- Nie wykluczam, że (...) podstawą takich sił pokojowych byłby polski kontyngent, który przejmie kontrolę nad Ukrainą Zachodnią (...) i pozostanie tam przez długi czas - mówił Ławrow. Jak dodał, "wydaje się, że taki jest plan".
Pomysł misji pokojowej padł, gdy premier Mateusz Morawiecki i wicepremier Jarosław Kaczyński wraz z premierem Czech Petrem Fialą oraz premierem Słowenii Janezem Janszą odwiedzili Kijów. Spotkali się tam m.in. z prezydentem Wołodymyrem Zełenskim.
- Chcę tutaj w Kijowie powiedzieć kilka słów, które zwrócone są do przywódców państw Unii Europejskiej, państw NATO. Chciałbym odwołać się do ich sumień, ale także do ich konsekwencji. Oni głoszą pewne zasady, my te zasady podzielamy. Ale jeżeli takie zasady się głosi, to trzeba z nich wyciągać także wnioski - mówił w Kijowie wicepremier Jarosław Kaczyński.

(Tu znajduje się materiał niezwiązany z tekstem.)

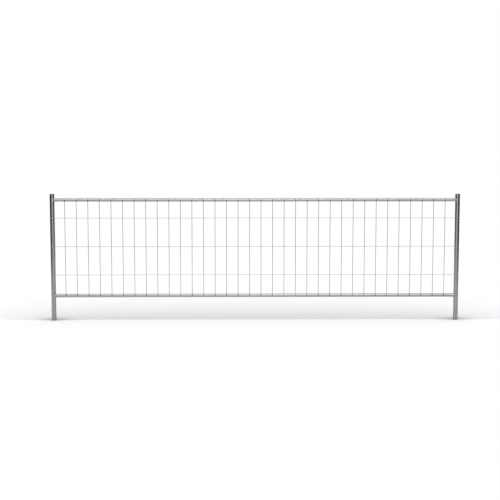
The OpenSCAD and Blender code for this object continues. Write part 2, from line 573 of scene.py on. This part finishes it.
wireFinish = {**zincFinish, "crystalsPerMetre": 420.0, "linesPerMetre": 2600.0, "roughness": 0.36,
              "lowDarkening": 0.0, "spots": 0.1}
wireLook = {
    # the uprights' zinc is painted darker than the cross wires' and the tubes': painted shade, for the
    # less light from above that they catch
    "uprightShadedFinish": {**wireFinish, "dark": (0.13, 0.13, 0.13, 1), "pale": (0.19, 0.19, 0.19, 1)},
    "crossFinish": {**wireFinish, "dark": (0.28, 0.28, 0.28, 1), "pale": (0.36, 0.36, 0.36, 1)},
    "sides": 16,
    "hardFrom": 35,         # degrees
    "bow": 0.25,            # mm that a wire strays from a straight line
    "waveFades": (1.0, 1.6, 2.4),     # how many times weaker its slow waves are than the first
    "step": 34.0,           # mm between rings
    "endBevel": 0.45,       # mm, the burr-free edge of a sheared end
    "uprightSeed": 100,
    "crossSeed": 500,
}
uprightShadedZinc = makeZinc("galvanised upright wire with painted shade", alongZ, wireLook["uprightShadedFinish"])
crossZinc = makeZinc("galvanised cross wire", alongX, wireLook["crossFinish"])


def makeWire(name, wire, along, strayAxis, material, seed, look):
    # a bar whose centre strays by a few slow sine waves, which are zero at both ends
    drawn = np.random.default_rng(seed)
    bevel = look["endBevel"] * mm
    span = wire["high"] - wire["low"]
    rings = round(span / (look["step"] * mm))
    share = np.concatenate([[0], bevel / span + (1 - 2 * bevel / span) * np.linspace(0, 1, rings), [1]])
    path = np.repeat(wire["centre"][None], len(share), axis=0)
    path[:, along] = wire["low"] + span * share
    waves = drawn.normal(size=len(look["waveFades"])) / np.array(look["waveFades"])
    bend = sum(wave * np.sin(np.pi * (k + 1) * share) for k, wave in enumerate(waves))
    path[:, strayAxis] += look["bow"] * mm * bend / np.abs(bend).max()
    radii = np.full(len(share), wire["radius"])
    radii[[0, -1]] -= bevel
    points, faces = rodMesh(path, radii, look["sides"], along)
    addPiece(name.replace("_wire_", "."), points, faces, material,
             look["hardFrom"], [name])


for number, (name, wire) in enumerate(uprightWires.items()):
    makeWire(name, wire, 2, 0, uprightShadedZinc, wireLook["uprightSeed"] + number, wireLook)
for number, (name, wire) in enumerate(crossWires.items()):
    makeWire(name, wire, 0, 2, crossZinc, wireLook["crossSeed"] + number, wireLook)
print("wires made:", len(uprightWires) + len(crossWires))

weldFinish = {
    "dark": (0.26, 0.26, 0.255, 1), "pale": (0.44, 0.44, 0.435, 1),
    "rust": (0.16, 0.13, 0.10, 1), "rustShare": 0.5,
    "grainPerMetre": 1500.0, "spotsPerMetre": 700.0,
    "roughness": (0.42, 0.62), "metallic": 0.8,
    "bump": 0.5, "bumpDepth": 0.3,      # mm
}
evenly = (1.0, 1.0, 1.0)     # no stretch, so that draw lines become an even grain


def makeWeldMetal(look):
    # a weld bead with zinc paint over it: dull, mottled, with a fine grain and rust in spots
    material, tree, shader, coords = newMaterial("zinc painted weld")
    grain = placeGroup(tree, drawLines, {"Vector": coords, "Stretch": evenly,
                                         "Lines Per Metre": look["grainPerMetre"]})
    dirt = placeGroup(tree, lowDarkeningAndSpots, {"Vector": coords, "Spots Per Metre": look["spotsPerMetre"]})
    rust = calculate(tree, "MULTIPLY", dirt["Spots"], look["rustShare"])
    paint = mixColor(tree, grain["Patches"], look["dark"], look["pale"])
    color = mixColor(tree, rust, paint, look["rust"])
    feed(tree, shader, {"Base Color": color, "Metallic": look["metallic"],
                        "Roughness": remap(tree, grain["Lines"], *noiseRange, *look["roughness"]),
                        "Normal": addBump(tree, grain["Lines"], look["bump"], look["bumpDepth"])})
    return material


weldMetal = makeWeldMetal(weldFinish)

beadLook = {
    "radius": 2.7,           # mm
    "sides": 12,
    "hardFrom": 60,          # degrees
    "ripple": 0.28,          # mm
    "rippleShape": 0.6,      # under 1 broadens the ripples' backs
    "pitch": 2.4,            # mm from one ripple to the next
    "wander": 0.2,           # mm, where its slow waves add up to the height below
    "wanderHeight": 3.0,
    "wanderWaves": 5,
    "wanderStarts": 6.3,     # radians, over which the waves' starts are drawn
    "seeds": {("left", "top"): 61, ("left", "bottom"): 48, ("right", "top"): 54, ("right", "bottom"): 41},
}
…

Jak dodał, potrzebna jest nie tylko pomoc, ale "trzeba także zmienić pewną zasadę, która została przyjęta". - Sądzę, że potrzebna jest misja pokojowa NATO, ewentualnie jeszcze jakiegoś szerszego układu międzynarodowego, ale taka misja, która będzie wstanie także się obronić i która będzie działała na terenie Ukrainy - oświadczył Kaczyński.
Jak wynika z danych Biura Wysokiego Komisarza Narodów Zjednoczonych ds. Praw Człowieka (OHCHR), do piątku od czasu inwazji Rosjina Ukrainę, zginęło tam co najmniej 847 cywilów.